Print the lines beginning with the one that contains "doc.recompute()" and ending with the one that contains "if empty is", exactly, both included, and no other lines.
>> BEGIN
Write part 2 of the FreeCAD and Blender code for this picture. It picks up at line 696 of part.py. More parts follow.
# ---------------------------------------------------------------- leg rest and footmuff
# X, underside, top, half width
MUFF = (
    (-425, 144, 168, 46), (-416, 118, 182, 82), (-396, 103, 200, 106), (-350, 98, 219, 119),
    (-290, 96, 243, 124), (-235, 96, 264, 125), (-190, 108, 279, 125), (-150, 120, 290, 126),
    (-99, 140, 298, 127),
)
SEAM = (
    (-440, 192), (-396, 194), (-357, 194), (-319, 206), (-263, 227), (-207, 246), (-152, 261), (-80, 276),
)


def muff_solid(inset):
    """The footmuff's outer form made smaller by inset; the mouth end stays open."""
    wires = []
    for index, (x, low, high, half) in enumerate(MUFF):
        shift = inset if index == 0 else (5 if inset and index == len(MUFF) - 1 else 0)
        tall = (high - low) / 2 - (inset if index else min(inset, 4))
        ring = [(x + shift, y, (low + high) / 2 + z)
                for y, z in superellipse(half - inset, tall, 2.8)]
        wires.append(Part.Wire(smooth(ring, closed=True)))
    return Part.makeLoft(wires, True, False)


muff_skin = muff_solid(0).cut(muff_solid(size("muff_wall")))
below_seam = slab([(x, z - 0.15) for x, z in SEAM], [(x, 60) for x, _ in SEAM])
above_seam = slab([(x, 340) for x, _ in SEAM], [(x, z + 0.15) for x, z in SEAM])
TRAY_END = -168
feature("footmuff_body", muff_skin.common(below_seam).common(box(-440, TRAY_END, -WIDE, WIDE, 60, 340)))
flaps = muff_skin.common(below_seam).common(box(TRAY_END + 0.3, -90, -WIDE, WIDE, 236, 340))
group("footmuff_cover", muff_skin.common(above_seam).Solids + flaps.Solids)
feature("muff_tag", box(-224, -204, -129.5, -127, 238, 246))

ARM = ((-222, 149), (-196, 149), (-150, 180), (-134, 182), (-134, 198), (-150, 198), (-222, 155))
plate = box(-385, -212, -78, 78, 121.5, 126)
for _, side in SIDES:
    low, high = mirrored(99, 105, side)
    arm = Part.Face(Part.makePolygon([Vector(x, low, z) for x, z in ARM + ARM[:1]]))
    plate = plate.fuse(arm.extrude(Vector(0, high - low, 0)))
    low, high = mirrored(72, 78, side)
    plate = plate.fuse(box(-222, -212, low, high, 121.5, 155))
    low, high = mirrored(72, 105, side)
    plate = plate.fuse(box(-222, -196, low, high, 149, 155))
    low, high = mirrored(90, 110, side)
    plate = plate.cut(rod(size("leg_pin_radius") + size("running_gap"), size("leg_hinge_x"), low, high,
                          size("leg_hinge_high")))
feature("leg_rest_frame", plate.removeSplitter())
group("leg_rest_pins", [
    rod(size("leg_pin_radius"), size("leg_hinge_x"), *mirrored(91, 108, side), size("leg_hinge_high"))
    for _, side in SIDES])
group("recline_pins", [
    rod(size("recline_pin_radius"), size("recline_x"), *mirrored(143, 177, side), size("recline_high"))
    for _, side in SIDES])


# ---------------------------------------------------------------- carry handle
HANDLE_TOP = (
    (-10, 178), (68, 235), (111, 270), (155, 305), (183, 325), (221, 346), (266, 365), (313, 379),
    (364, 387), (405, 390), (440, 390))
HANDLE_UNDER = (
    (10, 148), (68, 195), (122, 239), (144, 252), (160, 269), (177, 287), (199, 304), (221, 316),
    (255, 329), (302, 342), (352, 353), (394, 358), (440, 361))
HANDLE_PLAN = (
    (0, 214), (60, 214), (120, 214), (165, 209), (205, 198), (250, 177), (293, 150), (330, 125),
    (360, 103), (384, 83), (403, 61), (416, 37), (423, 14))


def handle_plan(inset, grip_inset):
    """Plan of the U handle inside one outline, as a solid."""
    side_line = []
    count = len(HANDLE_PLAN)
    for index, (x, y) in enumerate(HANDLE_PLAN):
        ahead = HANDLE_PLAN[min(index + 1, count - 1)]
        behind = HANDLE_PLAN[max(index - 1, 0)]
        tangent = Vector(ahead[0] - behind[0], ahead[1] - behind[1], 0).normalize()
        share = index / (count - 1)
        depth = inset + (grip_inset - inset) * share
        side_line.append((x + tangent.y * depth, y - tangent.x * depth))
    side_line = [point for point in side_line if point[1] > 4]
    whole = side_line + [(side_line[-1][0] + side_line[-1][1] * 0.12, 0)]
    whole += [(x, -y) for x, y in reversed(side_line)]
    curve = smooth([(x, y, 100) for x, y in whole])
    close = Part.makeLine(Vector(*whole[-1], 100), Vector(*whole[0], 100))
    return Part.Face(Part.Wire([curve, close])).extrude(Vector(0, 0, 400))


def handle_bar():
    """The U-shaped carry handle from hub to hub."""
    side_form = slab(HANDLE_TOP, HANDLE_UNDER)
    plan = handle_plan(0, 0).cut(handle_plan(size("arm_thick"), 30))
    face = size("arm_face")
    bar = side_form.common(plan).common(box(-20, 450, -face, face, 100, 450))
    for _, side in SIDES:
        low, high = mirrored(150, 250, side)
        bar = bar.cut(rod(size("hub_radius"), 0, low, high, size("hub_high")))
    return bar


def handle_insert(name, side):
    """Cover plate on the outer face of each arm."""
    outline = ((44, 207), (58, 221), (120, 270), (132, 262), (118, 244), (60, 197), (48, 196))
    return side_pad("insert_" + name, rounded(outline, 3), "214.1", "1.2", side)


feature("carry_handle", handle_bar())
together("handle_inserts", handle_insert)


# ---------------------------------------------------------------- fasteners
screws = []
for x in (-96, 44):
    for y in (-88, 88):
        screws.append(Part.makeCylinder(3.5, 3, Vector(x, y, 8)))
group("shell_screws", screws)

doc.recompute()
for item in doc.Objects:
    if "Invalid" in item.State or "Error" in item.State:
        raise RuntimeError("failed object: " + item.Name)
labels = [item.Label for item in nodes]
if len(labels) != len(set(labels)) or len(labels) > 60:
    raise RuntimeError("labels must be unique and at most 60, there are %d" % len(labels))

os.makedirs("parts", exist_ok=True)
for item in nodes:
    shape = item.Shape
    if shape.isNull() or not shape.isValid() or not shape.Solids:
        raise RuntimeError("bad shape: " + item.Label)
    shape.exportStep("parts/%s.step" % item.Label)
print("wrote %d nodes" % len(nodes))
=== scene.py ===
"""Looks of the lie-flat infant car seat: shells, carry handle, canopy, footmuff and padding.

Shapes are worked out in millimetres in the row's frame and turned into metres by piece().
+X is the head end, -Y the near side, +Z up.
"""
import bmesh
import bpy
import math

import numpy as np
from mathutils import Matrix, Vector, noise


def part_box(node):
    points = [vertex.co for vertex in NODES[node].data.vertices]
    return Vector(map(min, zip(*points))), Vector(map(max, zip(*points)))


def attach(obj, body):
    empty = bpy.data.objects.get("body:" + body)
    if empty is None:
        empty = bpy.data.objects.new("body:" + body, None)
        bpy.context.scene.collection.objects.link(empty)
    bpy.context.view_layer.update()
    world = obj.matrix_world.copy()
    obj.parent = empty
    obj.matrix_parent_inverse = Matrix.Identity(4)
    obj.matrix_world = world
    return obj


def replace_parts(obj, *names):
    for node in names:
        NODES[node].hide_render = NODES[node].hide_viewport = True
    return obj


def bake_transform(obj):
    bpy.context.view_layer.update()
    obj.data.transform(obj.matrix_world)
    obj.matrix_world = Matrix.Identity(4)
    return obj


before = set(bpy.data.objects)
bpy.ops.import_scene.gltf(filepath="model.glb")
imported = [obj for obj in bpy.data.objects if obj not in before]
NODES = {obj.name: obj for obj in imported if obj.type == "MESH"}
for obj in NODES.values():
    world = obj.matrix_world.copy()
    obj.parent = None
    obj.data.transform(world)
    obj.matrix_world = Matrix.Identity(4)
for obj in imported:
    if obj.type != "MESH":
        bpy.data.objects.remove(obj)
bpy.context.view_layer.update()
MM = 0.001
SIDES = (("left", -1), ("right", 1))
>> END
• _OUTPUT_
doc.recompute()
for item in doc.Objects:
    if "Invalid" in item.State or "Error" in item.State:
        raise RuntimeError("failed object: " + item.Name)
labels = [item.Label for item in nodes]
if len(labels) != len(set(labels)) or len(labels) > 60:
    raise RuntimeError("labels must be unique and at most 60, there are %d" % len(labels))

os.makedirs("parts", exist_ok=True)
for item in nodes:
    shape = item.Shape
    if shape.isNull() or not shape.isValid() or not shape.Solids:
        raise RuntimeError("bad shape: " + item.Label)
    shape.exportStep("parts/%s.step" % item.Label)
print("wrote %d nodes" % len(nodes))
=== scene.py ===
"""Looks of the lie-flat infant car seat: shells, carry handle, canopy, footmuff and padding.

Shapes are worked out in millimetres in the row's frame and turned into metres by piece().
+X is the head end, -Y the near side, +Z up.
"""
import bmesh
import bpy
import math

import numpy as np
from mathutils import Matrix, Vector, noise


def part_box(node):
    points = [vertex.co for vertex in NODES[node].data.vertices]
    return Vector(map(min, zip(*points))), Vector(map(max, zip(*points)))


def attach(obj, body):
    empty = bpy.data.objects.get("body:" + body)
    if empty is None:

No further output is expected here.